### [Given request]
Lift out, unaltered, the lines of the material below between the line holding "for rack_side in" and the line holding "bpy.context.scene.collection.objects.link(empty)", counting both.

### [Recorded data]
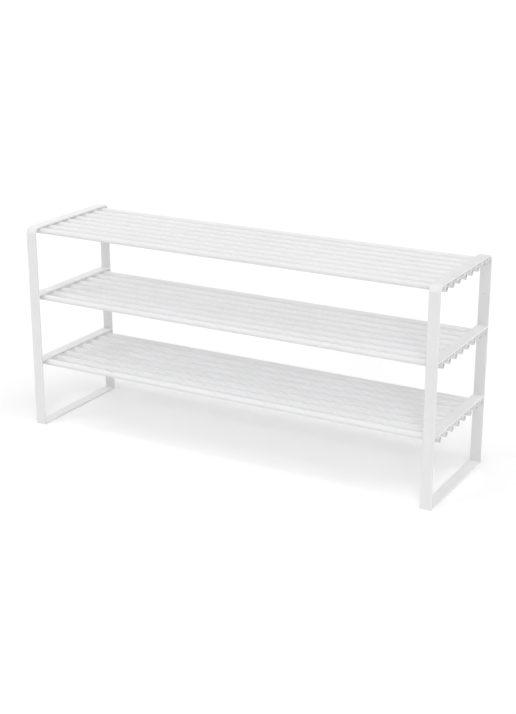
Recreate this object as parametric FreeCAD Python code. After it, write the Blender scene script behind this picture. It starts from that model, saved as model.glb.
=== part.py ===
"""Three-tier shoe rack: two flat-bar side frames joined by three shelves of round tubes, all welded steel.

Millimetres. X runs along the shelves, Y from front (-) to back (+), Z up.
The origin is the centre of the footprint, on the floor.
"""
import FreeCAD, Part
import os

# --- overall sizes -------------------------------------------------------------------------------------
frame_length = 1015.0      # between the outer edges of the two side frames
frame_depth = 290.0        # between the outer faces of the front and back legs
frame_height = 480.0       # floor to the top face of a side frame
tier_pitch = 159.5         # from the top face of one shelf's bars to the next one's

# --- flat bar ------------------------------------------------------------------------------------------
bar_width = 25.0
bar_thickness = 4.0
bar_edge_radius = 0.6      # rolled edges of the flat bar
bend_radius = 16.0         # outside radius of the two upper bends of a hoop

# --- shelf tubes ---------------------------------------------------------------------------------------
tube_diameter = 13.0
tube_wall = 1.0
tubes_per_shelf = 8
tube_clearance = 13.75     # between the inner face of a leg and the outermost tube
tube_overhang = 3.5        # how far a tube end stands out past the outer edge of the side frame
tube_lip = 0.25            # break of the sharp edges at the tube mouths

# --- welds ---------------------------------------------------------------------------------------------
tube_weld_root = 1.5       # from the tube's crown to where a bead starts, along the bar
tube_weld_drop = 2.4       # how far down the tube's flank a bead reaches
tube_weld_lean = 0.4       # how much farther out a bead's face is at the bar than at the tube
tube_weld_inset = 3.0      # each bead stops this far inside the bar's edges
bar_weld_leg = 2.6         # fillet leg at the ends of the crossbars and floor bars
bar_weld_inset = 1.2       # each bead stops this far inside the bar's edges

# --- wall fixing holes in the back legs ----------------------------------------------------------------
wall_hole_diameter = 3.0
wall_hole_bays = (0, 1)    # bays counted from the top that have a hole at mid height

# --- values that follow from the sizes above -----------------------------------------------------------
tube_radius = tube_diameter / 2
half_length = frame_length / 2
half_depth = frame_depth / 2
bar_inset = half_length - bar_width / 2
tier_tops = {
    "top": frame_height,
    "middle": frame_height - tier_pitch,
    "lower": frame_height - 2 * tier_pitch,
}
outer_tube_y = half_depth - bar_thickness - tube_clearance - tube_radius
tube_step = 2 * outer_tube_y / (tubes_per_shelf - 1)
clear_span = frame_depth - 2 * bar_thickness
side_centres = {"left": -bar_inset, "right": bar_inset}


def tube_centre_y(number):
    """Front-to-back place of a tube, counted from 1 at the front."""
    return -outer_tube_y + (number - 1) * tube_step


def tube_centre_z(tier):
    """Height of a tube's axis: the tube touches the underside of its bars."""
    return tier_tops[tier] - bar_thickness - tube_radius


def save(node, shape):
    shape.exportStep(f"parts/{node}.step")
    print(f"{node:28s} solids {len(shape.Solids):3d}  volume {shape.Volume:12.1f} mm3")


def polygon_prism(points_yz, centre_x, width):
    """A prism along X with the given outline in the YZ plane."""
    start_x = centre_x - width / 2
    corners = [FreeCAD.Vector(start_x, y, z) for y, z in points_yz]
    outline = Part.makePolygon(corners + corners[:1])
    return Part.Face(outline).extrude(FreeCAD.Vector(width, 0, 0))


def long_edges_rounded(solid, radius):
    """Rounds the edges that run along the bar at its two side faces."""
    side_edges = []
    for edge in solid.Edges:
        box = edge.BoundBox
        if box.XLength < radius / 10:
            side_edges.append(edge)
    return solid.makeFillet(radius, side_edges)


def flat_bar(side, top_z):
    """A straight flat bar lying between the legs, with its top face at top_z."""
    end_y = half_depth - bar_thickness
    under_z = top_z - bar_thickness
    solid = Part.makeBox(
        bar_width, clear_span, bar_thickness,
        FreeCAD.Vector(side_centres[side] - bar_width / 2, -end_y, under_z),
    )
    along = []
    for edge in solid.Edges:
        if edge.BoundBox.YLength > clear_span / 2:
            along.append(edge)
    return solid.makeFillet(bar_edge_radius, along)


def arch(span, height, radius):
    """A block one bar wide standing on the floor, centred front to back, its two upper edges rounded."""
    solid = Part.makeBox(bar_width, span, height, FreeCAD.Vector(-bar_width / 2, -span / 2, 0))
    upper_edges = []
    for edge in solid.Edges:
        box = edge.BoundBox
        if box.XLength > bar_width / 2 and box.ZMin > height / 2:
            upper_edges.append(edge)
    return solid.makeFillet(radius, upper_edges)


def wall_hole_heights():
    """Heights of the wall fixing holes, half way between the tubes of a shelf and the bars below them."""
    heights = []
    tops = list(tier_tops.values())
    for bay in wall_hole_bays:
        ceiling = tops[bay] - bar_thickness - tube_diameter
        heights.append((ceiling + tops[bay + 1]) / 2)
    return heights


def hoop(side):
    """Front leg, top bar and back leg in one length of bent flat bar, with the wall holes in the back leg."""
    outside = arch(frame_depth, frame_height, bend_radius)
    inside = arch(clear_span, frame_height - bar_thickness, bend_radius - bar_thickness)
    solid = long_edges_rounded(outside.cut(inside), bar_edge_radius)
    solid.translate(FreeCAD.Vector(side_centres[side], 0, 0))
    for height in wall_hole_heights():
        drill = Part.makeCylinder(
            wall_hole_diameter / 2, 3 * bar_thickness,
            FreeCAD.Vector(side_centres[side], half_depth - 2 * bar_thickness, height),
            FreeCAD.Vector(0, 1, 0),
        )
        solid = solid.cut(drill)
    return solid


def shelf_tube(tier, number):
    """An open round tube, its mouth edges slightly broken."""
    length = frame_length + 2 * tube_overhang
    start = FreeCAD.Vector(-length / 2, tube_centre_y(number), tube_centre_z(tier))
    along_x = FreeCAD.Vector(1, 0, 0)
    solid = Part.makeCylinder(tube_radius, length, start, along_x)
    solid = solid.cut(Part.makeCylinder(tube_radius - tube_wall, length, start, along_x))
    mouth_edges = []
    for edge in solid.Edges:
        if edge.BoundBox.XLength < tube_lip:
            mouth_edges.append(edge)
    return solid.makeFillet(tube_lip, mouth_edges)


def tube_welds(side, tier):
    """Two fillet beads under the bar at every tube, one on each flank."""
    under_z = tier_tops[tier] - bar_thickness
    width = bar_width - 2 * tube_weld_inset
    axis_z = tube_centre_z(tier)
    foot_z = under_z - tube_weld_drop
    foot_reach = (tube_radius ** 2 - (foot_z - axis_z) ** 2) ** 0.5
    beads = []
    for number in range(1, tubes_per_shelf + 1):
        axis_y = tube_centre_y(number)
        tube_body = Part.makeCylinder(
            tube_radius, bar_width,
            FreeCAD.Vector(side_centres[side] - bar_width / 2, axis_y, axis_z),
            FreeCAD.Vector(1, 0, 0),
        )
        for flank in (-1, 1):
            root_y = axis_y + flank * tube_weld_root
            foot_y = axis_y + flank * foot_reach
            toe_y = foot_y + flank * tube_weld_lean
            prism = polygon_prism(
                [(root_y, under_z), (toe_y, under_z), (foot_y, foot_z), (root_y, foot_z)],
                side_centres[side], width,
            )
            beads.append(prism.cut(tube_body))
    return Part.makeCompound(beads)


def corner_bead(side, leg_face_y, inward, face_z, upward):
    """A fillet bead in the corner between a leg's inner face and a bar's top or under face."""
    width = bar_width - 2 * bar_weld_inset
    corner = (leg_face_y, face_z)
    along_bar = (leg_face_y + inward * bar_weld_leg, face_z)
    up_leg = (leg_face_y, face_z + upward * bar_weld_leg)
    return polygon_prism([corner, along_bar, up_leg], side_centres[side], width)


def bar_welds(side, top_z, underside):
    """The beads that join both ends of one bar to the legs, above it and, if it is off the floor, below."""
    leg_face_y = half_depth - bar_thickness
    beads = []
    for end in (-1, 1):
        beads.append(corner_bead(side, end * leg_face_y, -end, top_z, 1))
        if underside:
            beads.append(corner_bead(side, end * leg_face_y, -end, top_z - bar_thickness, -1))
    return Part.makeCompound(beads)


def build_side(side):
    save(f"{side}_hoop", hoop(side))
    save(f"{side}_floor_bar", flat_bar(side, bar_thickness))
    save(f"{side}_floor_bar_welds", bar_welds(side, bar_thickness, False))
    for tier in ("middle", "lower"):
        save(f"{side}_{tier}_crossbar", flat_bar(side, tier_tops[tier]))
        save(f"{side}_{tier}_crossbar_welds", bar_welds(side, tier_tops[tier], True))
    for tier in tier_tops:
        save(f"{side}_{tier}_tube_welds", tube_welds(side, tier))


def build_shelf(tier):
    for number in range(1, tubes_per_shelf + 1):
        save(f"{tier}_tube_{number}", shelf_tube(tier, number))


os.makedirs("parts", exist_ok=True)
for rack_side in side_centres:
    build_side(rack_side)
for rack_tier in tier_tops:
    build_shelf(rack_tier)
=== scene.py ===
"""A white three-tier shoe rack in its studio: flat-bar side frames, three shelves of tubes, weld beads."""
import math

import bmesh
import bpy
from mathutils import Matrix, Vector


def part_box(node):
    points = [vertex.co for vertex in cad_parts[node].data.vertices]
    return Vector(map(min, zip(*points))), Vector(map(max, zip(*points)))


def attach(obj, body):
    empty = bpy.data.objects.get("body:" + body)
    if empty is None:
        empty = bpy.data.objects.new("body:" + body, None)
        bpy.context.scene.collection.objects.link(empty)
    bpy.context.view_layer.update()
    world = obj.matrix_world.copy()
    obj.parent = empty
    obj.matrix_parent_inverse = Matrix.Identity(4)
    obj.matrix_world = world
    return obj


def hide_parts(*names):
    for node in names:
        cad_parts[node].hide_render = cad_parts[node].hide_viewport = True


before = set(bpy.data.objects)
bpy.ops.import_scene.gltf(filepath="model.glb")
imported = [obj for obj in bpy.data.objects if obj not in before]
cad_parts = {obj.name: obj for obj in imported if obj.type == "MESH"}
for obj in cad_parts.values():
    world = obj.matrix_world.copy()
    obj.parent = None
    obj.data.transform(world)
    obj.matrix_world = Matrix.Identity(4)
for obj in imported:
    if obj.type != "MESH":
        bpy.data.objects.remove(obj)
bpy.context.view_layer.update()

# --- sizes read from the frame, in metres ----------------------------------------------------------------
SIDES = ("left", "right")
TIERS = ("top", "middle", "lower")
TUBES_PER_SHELF = 8

hoop_low, hoop_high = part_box("right_hoop")
bar_low, bar_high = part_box("right_middle_crossbar")
tube_low, tube_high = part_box("top_tube_1")
tube_weld_low, tube_weld_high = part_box("right_top_tube_welds")
bar_weld_low, bar_weld_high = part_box("right_floor_bar_welds")

FRAME_HEIGHT = hoop_high.z
FRAME_DEPTH = hoop_high.y - hoop_low.y
BAR_WIDTH = bar_high.x - bar_low.x
BAR_THICKNESS = bar_high.z - bar_low.z
CLEAR_SPAN = bar_high.y - bar_low.y
SIDE_X = {"left": -(hoop_low.x + hoop_high.x) / 2, "right": (hoop_low.x + hoop_high.x) / 2}
TUBE_LENGTH = tube_high.x - tube_low.x
TUBE_RADIUS = (tube_high.y - tube_low.y) / 2
TUBE_BEAD_LENGTH = tube_weld_high.x - tube_weld_low.x
BAR_BEAD_LENGTH = bar_weld_high.x - bar_weld_low.x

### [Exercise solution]
for rack_side in side_centres:
    build_side(rack_side)
for rack_tier in tier_tops:
    build_shelf(rack_tier)
=== scene.py ===
"""A white three-tier shoe rack in its studio: flat-bar side frames, three shelves of tubes, weld beads."""
import math

import bmesh
import bpy
from mathutils import Matrix, Vector


def part_box(node):
    points = [vertex.co for vertex in cad_parts[node].data.vertices]
    return Vector(map(min, zip(*points))), Vector(map(max, zip(*points)))


def attach(obj, body):
    empty = bpy.data.objects.get("body:" + body)
    if empty is None:
        empty = bpy.data.objects.new("body:" + body, None)
        bpy.context.scene.collection.objects.link(empty)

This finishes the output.